Abstract

The Borborema Province is characterized by a succession of tectonic events, including compressive periods associated with amalgamation of lithospheric blocks during the Brasiliano orogeny in the Neoproterozoic, superimposed by extension events related to the breaking of the continents and the South Atlantic formation in the Cretaceous. Ten seismographic broadband stations belonging to the Geoterm Network were installed in the Transversal Zone and South Domains to collect the data used in this work in the southern Borborema Province, northeastern Brazil.
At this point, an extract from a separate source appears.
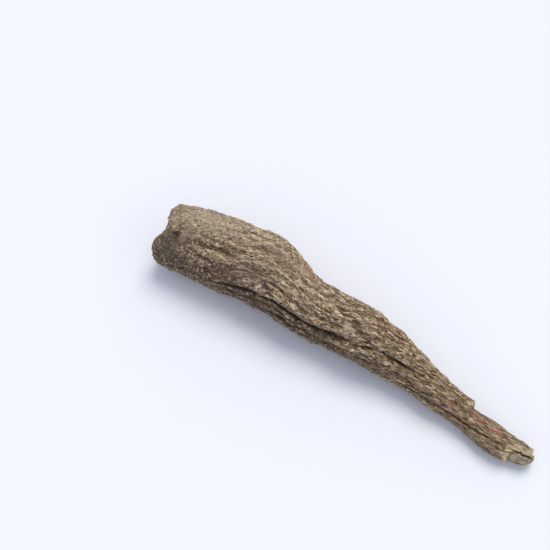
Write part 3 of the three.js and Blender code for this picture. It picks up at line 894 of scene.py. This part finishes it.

Thus, this study aims to determine the thickness of the Moho and Mid-Crustal (“Conrad”) discontinuities and estimate the Vp/Vs ratios to define rock composition using the receiver function over a time window, using the HK-stacking method. The station in the Alto Moxotó Terrain determined a crustal thickness of 35.4 km. The two stations in the Pernambuco-Alagoas Terrain estimated thickness of approximately 37 km and no thinning trend in the geotectonic context. The four stations in the Sergipano Folding Belt indicated thickness ranging between 34.6 and 37.2 km, and a South-North crustal thickening. Mid-crustal discontinuity depth estimates ranged between 10 and 19 km, indicating a WNW-ESE thinning of the upper crust in the middle of the area. The P and S wave velocity ratios appeared to have no geological or tectonic correlation and ranged between 1.68 and 1.77, indicating that the crustal composition is predominantly felsic.